Repeat, exactly as written, every line from the one holding "const cooler = new THREE.Group();" through the one holding "obj.matrix_world = Matrix.Identity(4)". Leave out all other lines.

DATA EXTRACT ::
##########
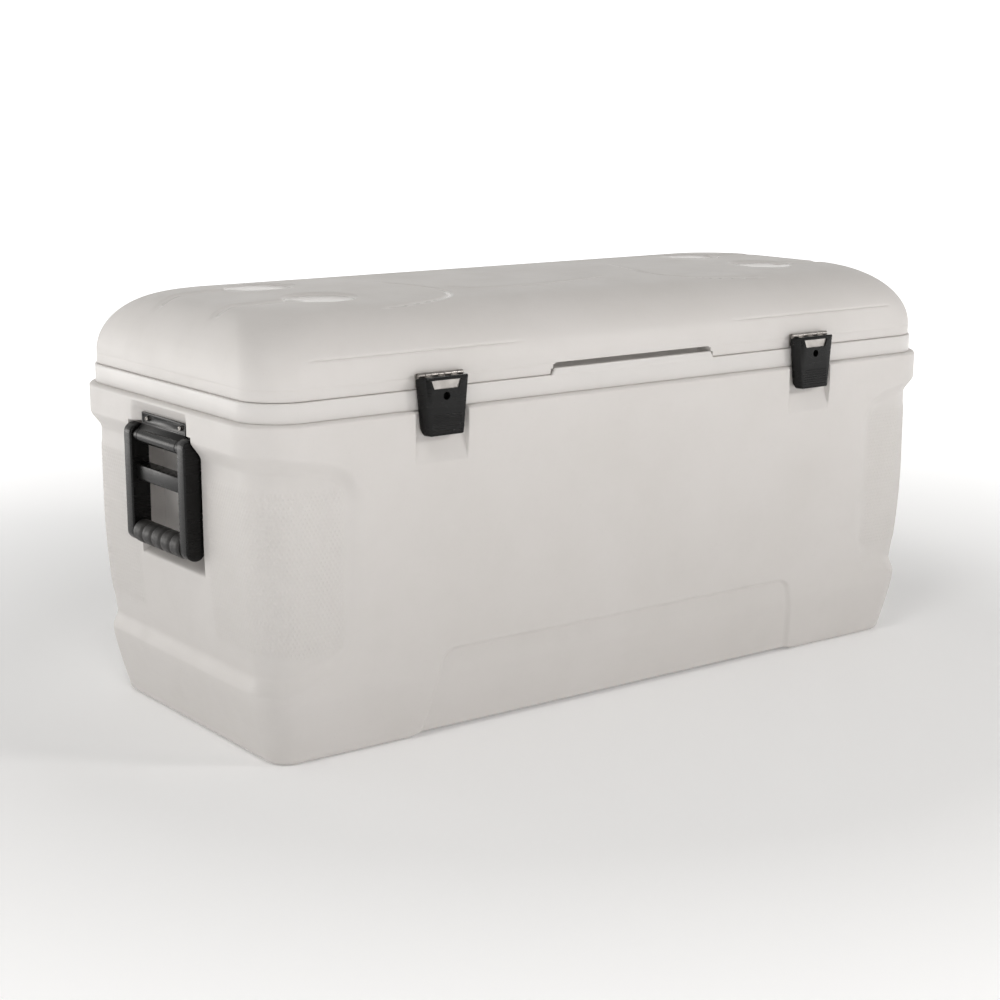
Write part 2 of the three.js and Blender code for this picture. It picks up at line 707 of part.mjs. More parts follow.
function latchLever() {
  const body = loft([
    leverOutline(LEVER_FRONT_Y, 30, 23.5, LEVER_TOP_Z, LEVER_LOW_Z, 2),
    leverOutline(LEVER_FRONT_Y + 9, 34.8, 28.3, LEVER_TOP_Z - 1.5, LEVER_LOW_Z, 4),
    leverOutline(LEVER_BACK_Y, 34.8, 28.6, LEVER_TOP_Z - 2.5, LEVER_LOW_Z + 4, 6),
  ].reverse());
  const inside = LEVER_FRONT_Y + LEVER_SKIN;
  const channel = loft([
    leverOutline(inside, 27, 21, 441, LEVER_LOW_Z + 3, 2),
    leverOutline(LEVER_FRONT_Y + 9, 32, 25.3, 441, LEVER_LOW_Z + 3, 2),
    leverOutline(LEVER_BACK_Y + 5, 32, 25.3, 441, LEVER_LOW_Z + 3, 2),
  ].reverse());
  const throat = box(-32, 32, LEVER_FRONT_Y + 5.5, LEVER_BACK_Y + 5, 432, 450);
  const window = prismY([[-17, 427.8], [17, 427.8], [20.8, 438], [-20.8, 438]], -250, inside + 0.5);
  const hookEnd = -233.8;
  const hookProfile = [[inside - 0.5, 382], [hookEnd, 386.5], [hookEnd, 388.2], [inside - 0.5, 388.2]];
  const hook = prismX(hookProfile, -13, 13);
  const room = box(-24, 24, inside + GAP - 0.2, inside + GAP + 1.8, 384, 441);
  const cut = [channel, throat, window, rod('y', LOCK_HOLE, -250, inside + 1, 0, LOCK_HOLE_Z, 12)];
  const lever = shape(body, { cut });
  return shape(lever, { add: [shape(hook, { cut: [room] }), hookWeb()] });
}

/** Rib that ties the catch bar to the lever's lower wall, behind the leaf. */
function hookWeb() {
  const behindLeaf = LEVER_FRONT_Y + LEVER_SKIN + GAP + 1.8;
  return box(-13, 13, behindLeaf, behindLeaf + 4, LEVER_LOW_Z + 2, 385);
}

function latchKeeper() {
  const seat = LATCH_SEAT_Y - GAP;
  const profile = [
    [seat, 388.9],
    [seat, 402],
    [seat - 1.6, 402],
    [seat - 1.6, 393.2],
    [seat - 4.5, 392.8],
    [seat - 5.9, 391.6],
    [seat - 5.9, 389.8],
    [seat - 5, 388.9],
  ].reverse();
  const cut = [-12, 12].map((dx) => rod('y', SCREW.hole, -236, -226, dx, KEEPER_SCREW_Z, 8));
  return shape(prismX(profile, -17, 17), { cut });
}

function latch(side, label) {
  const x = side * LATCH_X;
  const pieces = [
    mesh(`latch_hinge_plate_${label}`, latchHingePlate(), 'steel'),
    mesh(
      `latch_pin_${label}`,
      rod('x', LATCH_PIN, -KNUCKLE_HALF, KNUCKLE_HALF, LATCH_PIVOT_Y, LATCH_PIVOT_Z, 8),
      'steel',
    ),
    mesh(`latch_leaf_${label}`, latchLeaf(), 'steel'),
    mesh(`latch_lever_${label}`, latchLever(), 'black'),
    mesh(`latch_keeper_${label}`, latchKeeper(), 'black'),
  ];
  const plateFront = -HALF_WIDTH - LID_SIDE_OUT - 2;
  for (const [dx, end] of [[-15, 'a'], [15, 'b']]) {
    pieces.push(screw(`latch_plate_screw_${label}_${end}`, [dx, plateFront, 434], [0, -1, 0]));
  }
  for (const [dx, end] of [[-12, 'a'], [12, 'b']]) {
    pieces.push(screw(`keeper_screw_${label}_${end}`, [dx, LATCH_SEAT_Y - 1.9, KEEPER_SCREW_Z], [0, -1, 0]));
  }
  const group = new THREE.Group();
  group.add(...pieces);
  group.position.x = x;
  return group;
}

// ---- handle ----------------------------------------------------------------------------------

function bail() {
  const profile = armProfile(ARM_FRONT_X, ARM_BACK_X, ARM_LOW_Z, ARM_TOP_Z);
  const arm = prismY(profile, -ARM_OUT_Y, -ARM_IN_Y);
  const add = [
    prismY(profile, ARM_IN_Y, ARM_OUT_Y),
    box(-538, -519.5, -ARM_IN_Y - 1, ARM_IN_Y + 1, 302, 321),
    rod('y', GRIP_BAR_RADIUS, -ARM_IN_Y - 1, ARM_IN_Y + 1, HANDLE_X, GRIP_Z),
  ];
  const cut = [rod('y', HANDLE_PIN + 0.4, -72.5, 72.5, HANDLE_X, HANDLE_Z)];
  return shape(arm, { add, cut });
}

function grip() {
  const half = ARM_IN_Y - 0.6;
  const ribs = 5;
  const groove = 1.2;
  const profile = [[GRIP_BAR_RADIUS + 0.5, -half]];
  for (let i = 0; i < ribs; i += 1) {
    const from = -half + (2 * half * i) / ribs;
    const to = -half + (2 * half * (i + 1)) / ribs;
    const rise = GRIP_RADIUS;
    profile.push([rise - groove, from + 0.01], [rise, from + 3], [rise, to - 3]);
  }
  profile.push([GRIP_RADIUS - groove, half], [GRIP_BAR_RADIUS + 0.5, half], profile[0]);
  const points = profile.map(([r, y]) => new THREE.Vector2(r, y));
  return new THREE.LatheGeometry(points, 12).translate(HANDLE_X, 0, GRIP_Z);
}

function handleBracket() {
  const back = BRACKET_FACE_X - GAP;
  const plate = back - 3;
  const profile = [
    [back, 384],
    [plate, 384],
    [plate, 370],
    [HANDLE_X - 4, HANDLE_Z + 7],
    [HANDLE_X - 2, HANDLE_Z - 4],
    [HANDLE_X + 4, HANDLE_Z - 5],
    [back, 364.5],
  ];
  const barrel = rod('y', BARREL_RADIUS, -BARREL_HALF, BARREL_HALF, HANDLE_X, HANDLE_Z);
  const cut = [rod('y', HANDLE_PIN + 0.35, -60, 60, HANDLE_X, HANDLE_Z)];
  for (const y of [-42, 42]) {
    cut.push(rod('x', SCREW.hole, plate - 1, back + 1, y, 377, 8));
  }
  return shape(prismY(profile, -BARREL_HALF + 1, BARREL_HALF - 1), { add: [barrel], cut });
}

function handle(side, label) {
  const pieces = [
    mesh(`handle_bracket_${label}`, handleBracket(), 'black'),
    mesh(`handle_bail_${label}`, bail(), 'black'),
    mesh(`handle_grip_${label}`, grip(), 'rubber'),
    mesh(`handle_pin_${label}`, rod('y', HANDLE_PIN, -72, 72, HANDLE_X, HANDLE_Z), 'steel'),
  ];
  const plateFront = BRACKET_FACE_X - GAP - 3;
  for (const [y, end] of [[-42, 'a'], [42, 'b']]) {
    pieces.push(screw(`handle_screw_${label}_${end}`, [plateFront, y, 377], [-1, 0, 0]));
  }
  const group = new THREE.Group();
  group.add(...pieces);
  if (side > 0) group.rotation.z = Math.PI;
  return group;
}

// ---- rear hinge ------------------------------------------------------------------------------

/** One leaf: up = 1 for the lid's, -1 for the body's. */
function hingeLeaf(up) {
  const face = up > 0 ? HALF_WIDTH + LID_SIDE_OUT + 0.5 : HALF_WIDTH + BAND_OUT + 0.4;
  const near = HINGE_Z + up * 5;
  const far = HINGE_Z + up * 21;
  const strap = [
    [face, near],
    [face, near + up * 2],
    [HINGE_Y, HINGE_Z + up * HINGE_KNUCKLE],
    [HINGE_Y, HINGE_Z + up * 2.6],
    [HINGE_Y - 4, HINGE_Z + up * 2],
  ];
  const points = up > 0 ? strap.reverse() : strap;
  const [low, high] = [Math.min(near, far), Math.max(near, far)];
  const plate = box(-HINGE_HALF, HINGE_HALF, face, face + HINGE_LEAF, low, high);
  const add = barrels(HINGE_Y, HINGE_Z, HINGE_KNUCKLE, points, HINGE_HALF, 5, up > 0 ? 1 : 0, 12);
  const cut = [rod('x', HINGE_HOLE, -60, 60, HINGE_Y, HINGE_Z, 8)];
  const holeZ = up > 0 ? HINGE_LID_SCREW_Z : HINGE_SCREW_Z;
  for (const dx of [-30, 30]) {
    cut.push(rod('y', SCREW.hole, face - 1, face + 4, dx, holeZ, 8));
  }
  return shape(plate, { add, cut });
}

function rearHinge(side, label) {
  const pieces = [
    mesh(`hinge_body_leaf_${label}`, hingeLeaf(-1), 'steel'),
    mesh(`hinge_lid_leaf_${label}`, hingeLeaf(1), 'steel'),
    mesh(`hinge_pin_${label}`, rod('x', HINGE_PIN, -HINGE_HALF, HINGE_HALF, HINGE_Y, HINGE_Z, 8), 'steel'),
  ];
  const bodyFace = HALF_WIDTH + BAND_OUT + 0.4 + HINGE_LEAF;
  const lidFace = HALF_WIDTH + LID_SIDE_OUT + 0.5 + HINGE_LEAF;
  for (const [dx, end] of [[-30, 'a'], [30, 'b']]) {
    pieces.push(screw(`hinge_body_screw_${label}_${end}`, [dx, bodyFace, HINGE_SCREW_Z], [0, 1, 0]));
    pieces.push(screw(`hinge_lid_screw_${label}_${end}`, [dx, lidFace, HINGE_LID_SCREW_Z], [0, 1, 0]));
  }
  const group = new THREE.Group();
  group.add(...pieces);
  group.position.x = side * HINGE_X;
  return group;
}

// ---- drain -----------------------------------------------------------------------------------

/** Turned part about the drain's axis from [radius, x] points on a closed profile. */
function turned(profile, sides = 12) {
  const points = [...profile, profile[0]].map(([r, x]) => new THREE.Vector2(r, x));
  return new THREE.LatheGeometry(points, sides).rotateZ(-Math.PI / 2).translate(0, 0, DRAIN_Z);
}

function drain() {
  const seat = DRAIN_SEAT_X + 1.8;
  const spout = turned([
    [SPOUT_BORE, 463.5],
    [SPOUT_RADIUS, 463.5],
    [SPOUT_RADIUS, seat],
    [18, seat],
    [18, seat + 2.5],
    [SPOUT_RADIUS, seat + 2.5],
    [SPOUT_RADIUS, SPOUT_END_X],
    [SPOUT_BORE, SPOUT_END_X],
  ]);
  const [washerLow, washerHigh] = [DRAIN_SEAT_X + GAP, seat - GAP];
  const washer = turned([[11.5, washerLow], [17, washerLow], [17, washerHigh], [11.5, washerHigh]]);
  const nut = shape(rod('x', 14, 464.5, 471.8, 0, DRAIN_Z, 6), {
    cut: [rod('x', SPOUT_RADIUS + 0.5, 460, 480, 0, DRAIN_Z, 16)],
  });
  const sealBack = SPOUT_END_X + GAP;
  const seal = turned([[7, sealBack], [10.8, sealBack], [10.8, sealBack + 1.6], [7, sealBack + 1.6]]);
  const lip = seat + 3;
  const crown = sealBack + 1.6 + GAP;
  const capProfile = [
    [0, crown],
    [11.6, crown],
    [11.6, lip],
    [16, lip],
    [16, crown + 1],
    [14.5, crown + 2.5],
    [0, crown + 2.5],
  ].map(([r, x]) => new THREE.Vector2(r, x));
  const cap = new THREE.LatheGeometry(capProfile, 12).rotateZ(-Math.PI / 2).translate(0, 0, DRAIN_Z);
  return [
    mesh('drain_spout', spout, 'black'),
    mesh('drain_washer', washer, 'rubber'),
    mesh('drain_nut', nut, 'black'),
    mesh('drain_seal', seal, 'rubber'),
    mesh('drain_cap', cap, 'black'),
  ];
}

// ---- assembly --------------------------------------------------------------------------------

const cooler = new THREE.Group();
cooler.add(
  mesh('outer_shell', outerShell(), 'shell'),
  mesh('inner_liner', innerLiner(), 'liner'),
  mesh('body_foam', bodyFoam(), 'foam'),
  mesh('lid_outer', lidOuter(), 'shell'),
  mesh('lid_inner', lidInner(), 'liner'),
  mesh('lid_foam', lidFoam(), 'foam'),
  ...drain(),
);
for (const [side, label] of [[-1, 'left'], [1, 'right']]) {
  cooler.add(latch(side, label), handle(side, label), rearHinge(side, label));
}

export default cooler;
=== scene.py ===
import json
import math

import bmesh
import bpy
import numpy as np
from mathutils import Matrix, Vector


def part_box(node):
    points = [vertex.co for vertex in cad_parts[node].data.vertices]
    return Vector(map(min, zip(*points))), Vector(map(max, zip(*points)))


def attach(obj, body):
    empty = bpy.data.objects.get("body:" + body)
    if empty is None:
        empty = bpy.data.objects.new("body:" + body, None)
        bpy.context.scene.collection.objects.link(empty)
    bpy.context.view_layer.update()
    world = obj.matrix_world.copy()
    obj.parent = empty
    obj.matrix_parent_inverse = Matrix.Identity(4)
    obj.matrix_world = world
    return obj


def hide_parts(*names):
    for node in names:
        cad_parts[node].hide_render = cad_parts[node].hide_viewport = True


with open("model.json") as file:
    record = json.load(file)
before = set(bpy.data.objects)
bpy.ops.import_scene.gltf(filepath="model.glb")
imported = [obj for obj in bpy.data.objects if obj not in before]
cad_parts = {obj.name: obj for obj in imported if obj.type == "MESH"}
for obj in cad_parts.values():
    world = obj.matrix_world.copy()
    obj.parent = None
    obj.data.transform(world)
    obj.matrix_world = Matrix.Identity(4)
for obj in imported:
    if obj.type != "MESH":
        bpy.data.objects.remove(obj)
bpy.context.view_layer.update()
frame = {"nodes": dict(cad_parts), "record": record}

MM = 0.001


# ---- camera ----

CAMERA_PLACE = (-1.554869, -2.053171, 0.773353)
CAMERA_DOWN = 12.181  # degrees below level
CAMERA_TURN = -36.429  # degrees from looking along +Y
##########
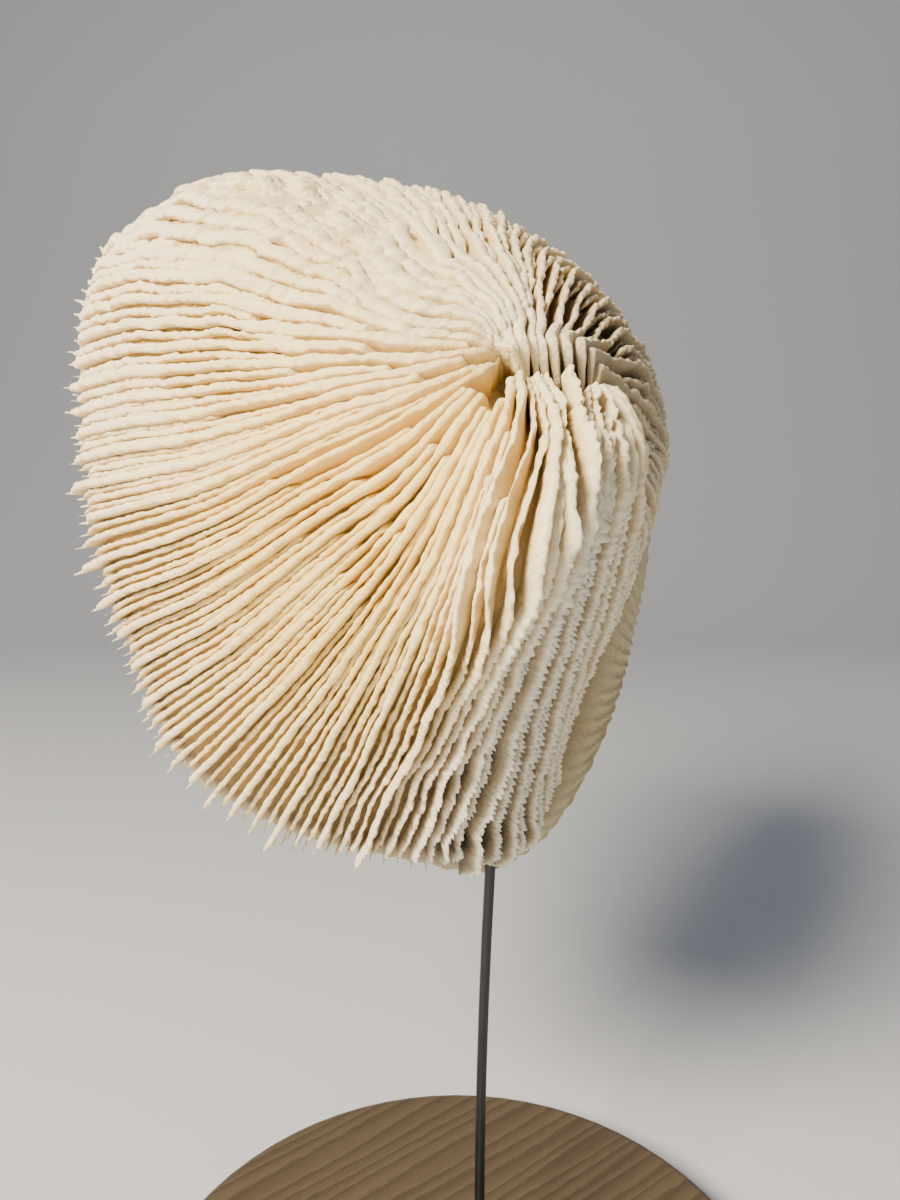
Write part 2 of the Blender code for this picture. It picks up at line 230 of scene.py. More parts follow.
##########
ANSWER FOR THIS EXERCISE ::
const cooler = new THREE.Group();
cooler.add(
  mesh('outer_shell', outerShell(), 'shell'),
  mesh('inner_liner', innerLiner(), 'liner'),
  mesh('body_foam', bodyFoam(), 'foam'),
  mesh('lid_outer', lidOuter(), 'shell'),
  mesh('lid_inner', lidInner(), 'liner'),
  mesh('lid_foam', lidFoam(), 'foam'),
  ...drain(),
);
for (const [side, label] of [[-1, 'left'], [1, 'right']]) {
  cooler.add(latch(side, label), handle(side, label), rearHinge(side, label));
}

export default cooler;
=== scene.py ===
import json
import math

import bmesh
import bpy
import numpy as np
from mathutils import Matrix, Vector


def part_box(node):
    points = [vertex.co for vertex in cad_parts[node].data.vertices]
    return Vector(map(min, zip(*points))), Vector(map(max, zip(*points)))


def attach(obj, body):
    empty = bpy.data.objects.get("body:" + body)
    if empty is None:
        empty = bpy.data.objects.new("body:" + body, None)
        bpy.context.scene.collection.objects.link(empty)
    bpy.context.view_layer.update()
    world = obj.matrix_world.copy()
    obj.parent = empty
    obj.matrix_parent_inverse = Matrix.Identity(4)
    obj.matrix_world = world
    return obj


def hide_parts(*names):
    for node in names:
        cad_parts[node].hide_render = cad_parts[node].hide_viewport = True


with open("model.json") as file:
    record = json.load(file)
before = set(bpy.data.objects)
bpy.ops.import_scene.gltf(filepath="model.glb")
imported = [obj for obj in bpy.data.objects if obj not in before]
cad_parts = {obj.name: obj for obj in imported if obj.type == "MESH"}
for obj in cad_parts.values():
    world = obj.matrix_world.copy()
    obj.parent = None
    obj.data.transform(world)
    obj.matrix_world = Matrix.Identity(4)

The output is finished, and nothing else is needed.